Selain itu ia juga menjadi Ketua Panitia Pemilihan Daerah DIY dalam pemilu tahun 1951, 1955, dan 1957; Anggota Konstituante (November 1956); Anggota MPRS (September 1960) dan terakhir adalah Anggota MPR RI masa bakti 1997-1999 Fraksi Utusan Daerah (tirto.id).
Setelah Hamengkubuwono IX mangkat pada tahun 1988, Paku Alam VIII menggantikan sang mendiang menjadi Gubernur Daerah Istimewa Yogyakarta sampai akhir hayatnya pada tahun 1998.

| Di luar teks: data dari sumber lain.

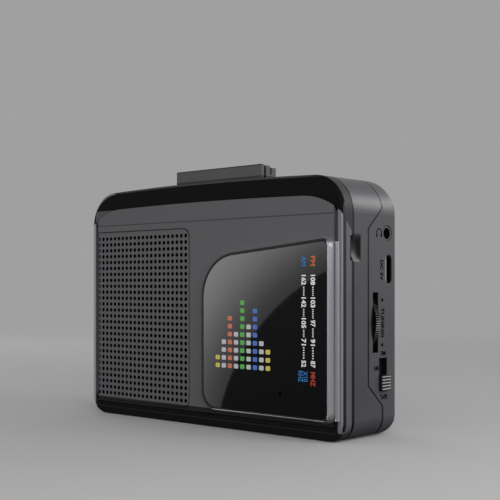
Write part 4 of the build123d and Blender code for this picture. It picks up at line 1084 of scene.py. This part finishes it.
class PLAYER_OT_stage(bpy.types.Operator):
    """Sets the camera, the floor, the backdrop and the lamps"""

    bl_idname = "player.stage"
    bl_label = "Stage"

    def execute(self, context):
        s = stage_settings()
        scene = context.scene
        scene.view_settings.view_transform = "Standard"
        let_go()
        bpy.ops.object.camera_add(
            location=mm(240.5, -259.95, 48.3), rotation=(math.pi / 2, 0, s.turn)
        )
        camera = context.object
        camera.data.lens = s.lens
        camera.data.sensor_width = 36.0
        camera.data.shift_y = 0.0677
        camera.data.clip_start = 0.01
        scene.camera = camera
        self.world(s)
        self.floor(s)
        for name, heading, far, wide, high, glow in (
            ("lamp_above", (0.76, -0.55, 0.26), 0.5, 0.3, 0.3, s.key),
            ("lamp_right", (0.93, 0.17, 0.42), 0.42, 0.2, 0.3, s.side),
            ("lamp_behind", (0.53, 0.77, 0.42), 0.8, 0.7, 0.14, s.behind),
            ("lamp_left", (-0.93, 0.34, 0.12), 0.7, 0.2, 0.5, s.left),
        ):
            lamp = self.lamp(name, Vector(heading).normalized() * far + Vector((0, 0, 0.04)), wide, high, glow)
            lamp.visible_diffuse = name != "lamp_behind"
        self.card(s)
        return {"FINISHED"}

    def lamp(self, name, spot, wide, high, glow, aim=(0, 0, 0.04)):
        """A soft box of an even brightness, turned to a point."""
        let_go()
        bpy.ops.object.light_add(type="AREA", location=spot)
        lamp = bpy.context.object
        lamp.name = name
        lamp.data.shape = "RECTANGLE"
        lamp.data.size = wide
        lamp.data.size_y = high
        lamp.data.energy = glow * math.pi * wide * high
        lamp.visible_camera = False
        lamp.rotation_euler = (Vector(aim) - Vector(spot)).to_track_quat("-Z", "Y").to_euler()
        return lamp

    def card(self, s):
        """The glowing card at the front left whose round cut-out the dial window mirrors."""
        let_go()
        bpy.ops.mesh.primitive_circle_add(vertices=72, radius=s.card_radius, fill_type="NOTHING")
        card = bpy.context.object
        card.name = "window_card"
        pick(card, "VERT", lambda co: True)
        bpy.ops.mesh.extrude_edges_move()
        bpy.ops.transform.resize(value=(1.46, 1.46, 1.0), center_override=(0, 0, 0))
        leave_edit()
        pick(card, "VERT", lambda co: co.x > 0.16 * co.y or co.y < -0.18 * abs(co.x))
        bpy.ops.mesh.delete(type="VERT")
        leave_edit()
        facing = Vector((0.6524, 0.7565, 0.0458))
        right = Vector((0.7573, -0.6531, 0.0))
        upward = facing.cross(-right)
        centre = Vector((-0.4246, -0.5478, 0.0016)) + right * 0.1545 - upward * 0.1259
        card.matrix_world = Matrix.Translation(centre) @ Matrix((right, upward, facing)).transposed().to_4x4()
        fix_place(card)
        glow = Finish("window card", (0.0, 0.0, 0.0, 1.0), 1.0, Specular_IOR_Level=0.0)
        x, y, z = glow.axes()
        off = [axis - middle / MM for axis, middle in zip((x, y, z), centre)]
        span = glow.node("Math", {"operation": "SQRT"}, {0: off[0] * off[0] + off[1] * off[1] + off[2] * off[2]})
        glow.set("Emission Color", glow.mix(span.ramp(208.0, 290.0), (0.21, 0.21, 0.21, 1.0), (1.0, 1.0, 1.0, 1.0)))
        glow.set("Emission Strength", s.card)
        dress(card, glow)
        card.visible_camera = False
        card.visible_diffuse = False
        card.visible_shadow = False

    def world(self, s):
        """Even light, with the backdrop's colour where the camera sees it."""
        world = bpy.data.worlds.new("studio")
        bpy.context.scene.world = world
        world.use_nodes = True
        tree = world.node_tree
        tree.nodes.clear()
        out = tree.nodes.new("ShaderNodeOutputWorld")
        path = tree.nodes.new("ShaderNodeLightPath")
        light = tree.nodes.new("ShaderNodeBackground")
        light.inputs["Color"].default_value = (1, 1, 1, 1)
        where = tree.nodes.new("ShaderNodeTexCoord")
        split = tree.nodes.new("ShaderNodeSeparateXYZ")
        rise = tree.nodes.new("ShaderNodeMapRange")
        rise.interpolation_type = "SMOOTHSTEP"
        rise.inputs["From Min"].default_value = 0.05
        rise.inputs["From Max"].default_value = 0.45
        rise.inputs["To Min"].default_value = s.horizon
        rise.inputs["To Max"].default_value = s.sky
        tree.links.new(where.outputs["Generated"], split.inputs[0])
        tree.links.new(split.outputs["Z"], rise.inputs["Value"])
        above = tree.nodes.new("ShaderNodeMapRange")
        above.inputs["From Min"].default_value = -0.25
        above.inputs["From Max"].default_value = 0.0
        above.inputs["To Min"].default_value = s.below
        above.inputs["To Max"].default_value = 1.0
        tree.links.new(split.outputs["Z"], above.inputs["Value"])
        overhead = tree.nodes.new("ShaderNodeMapRange")
        overhead.interpolation_type = "SMOOTHSTEP"
        overhead.inputs["From Min"].default_value = 0.45
        overhead.inputs["From Max"].default_value = 0.9
        overhead.inputs["To Min"].default_value = 1.0
        overhead.inputs["To Max"].default_value = s.overhead
        tree.links.new(split.outputs["Z"], overhead.inputs["Value"])
        strength = rise.outputs["Result"]
        for share in (above, overhead):
            product = tree.nodes.new("ShaderNodeMath")
            product.operation = "MULTIPLY"
            tree.links.new(strength, product.inputs[0])
            tree.links.new(share.outputs["Result"], product.inputs[1])
            strength = product.outputs[0]
        tree.links.new(strength, light.inputs["Strength"])
        seen = tree.nodes.new("ShaderNodeBackground")
        seen.inputs["Color"].default_value = tuple(s.backdrop)
        mix = tree.nodes.new("ShaderNodeMixShader")
        tree.links.new(path.outputs["Is Camera Ray"], mix.inputs[0])
        tree.links.new(light.outputs[0], mix.inputs[1])
        tree.links.new(seen.outputs[0], mix.inputs[2])
        tree.links.new(mix.outputs[0], out.inputs[0])

    def floor(self, s):
        """A plain floor that melts into the backdrop."""
        let_go()
        bpy.ops.mesh.primitive_circle_add(vertices=64, radius=1.6, fill_type="NGON", location=(0, 0, -0.0002))
        floor = bpy.context.object
        floor.name = "studio_floor"
        fix_place(floor)
        finish = Finish("studio floor", shade(s.backdrop, 2.02), 0.9, Specular_IOR_Level=0.0)
        x, y, z = finish.axes()
        reach = finish.node("Math", {"operation": "SQRT"}, {0: x * x + y * y})
        clear = finish.node("BsdfTransparent", {}, {}, output="BSDF")
        blend = finish.node("MixShader", {}, {0: reach.ramp(150.0, 700.0)}, output=0)
        mixer = blend.socket.node
        finish.tree.links.new(finish.shader.outputs[0], mixer.inputs[1])
        finish.tree.links.new(clear.socket, mixer.inputs[2])
        finish.tree.links.new(mixer.outputs[0], finish.output.inputs[0])
        dress(floor, finish)
        floor.visible_glossy = False
        floor.visible_diffuse = False


class PLAYER_PT_panel(bpy.types.Panel):
    """Lists the steps and their settings"""

    bl_label = "Cassette player"
    bl_idname = "PLAYER_PT_panel"
    bl_space_type = "VIEW_3D"
    bl_region_type = "UI"
    bl_category = "Player"

    def draw(self, context):
        layout = self.layout
        for group in (context.scene.player_sizes, context.scene.player_colours, context.scene.player_stage):
            box = layout.box()
            for name in group.__annotations__:
                box.prop(group, name)
        for step in STEPS:
            layout.operator(step.bl_idname)


STEPS = (
    PLAYER_OT_finishes,
    PLAYER_OT_grille,
    PLAYER_OT_frame_leg,
    PLAYER_OT_thumb_wheels,
    PLAYER_OT_dial,
    PLAYER_OT_side_marks,
    PLAYER_OT_springs,
    PLAYER_OT_stage,
)
GROUPS = {"player_sizes": PlayerSizes, "player_colours": PlayerColours, "player_stage": PlayerStage}


def register():
    for group in GROUPS.values():
        bpy.utils.register_class(group)
    for name, group in GROUPS.items():
        setattr(bpy.types.Scene, name, bpy.props.PointerProperty(type=group))
    for step in STEPS:
        bpy.utils.register_class(step)
    bpy.utils.register_class(PLAYER_PT_panel)


def unregister():
    bpy.utils.unregister_class(PLAYER_PT_panel)
    for step in reversed(STEPS):
        bpy.utils.unregister_class(step)
    for name, group in GROUPS.items():
        delattr(bpy.types.Scene, name)
        bpy.utils.unregister_class(group)


def main():
    """Runs every step."""
    register()
    for step in STEPS:
        family, action = step.bl_idname.split(".")
        getattr(getattr(bpy.ops, family), action)()
    let_go()


if __name__ == "__main__":
    main()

Pada 20 Mei 1998 ia bersama Hamengkubuwono X mengeluarkan Maklumat untuk mendukung Reformasi Damai untuk Indonesia. Maklumat tersebut dibacakan di hadapan masyarakat dalam acara yang disebut Pisowanan Agung. Beberapa bulan setelahnya ia menderita sakit dan meninggal pada tahun yang sama. Sri Paduka Paku Alam VIII tercatat sebagai wakil Gubernur terlama (1945-1998) dan Pelaksana Tugas Gubernur terlama (1988-1998) serta Pangeran Paku Alaman terlama (1937-1998).
Sri Paduka Paku Alam VIII wafat pada tanggal 11
September 1998 dan masyarakat DIY mengusulkan Gelar Pahlawan Nasional kepada
Pemerintah Pusat. Tim Penggagas Gelar Pahlawan Nasional Bagi Sri Paduka Paku
Alam VIII mengawalinya dengan melakukan ziarah/nyekar ke Makam Paku
Alam VIII dan makam Paku Alam V, VI dan Paku Alam VII serta Paku Alam IX di
makam raja-raja Pakualaman Girigondo, Temon Kulonprogo (Humas DIY,
jogjaprov.go.id, 01 September 2019 ).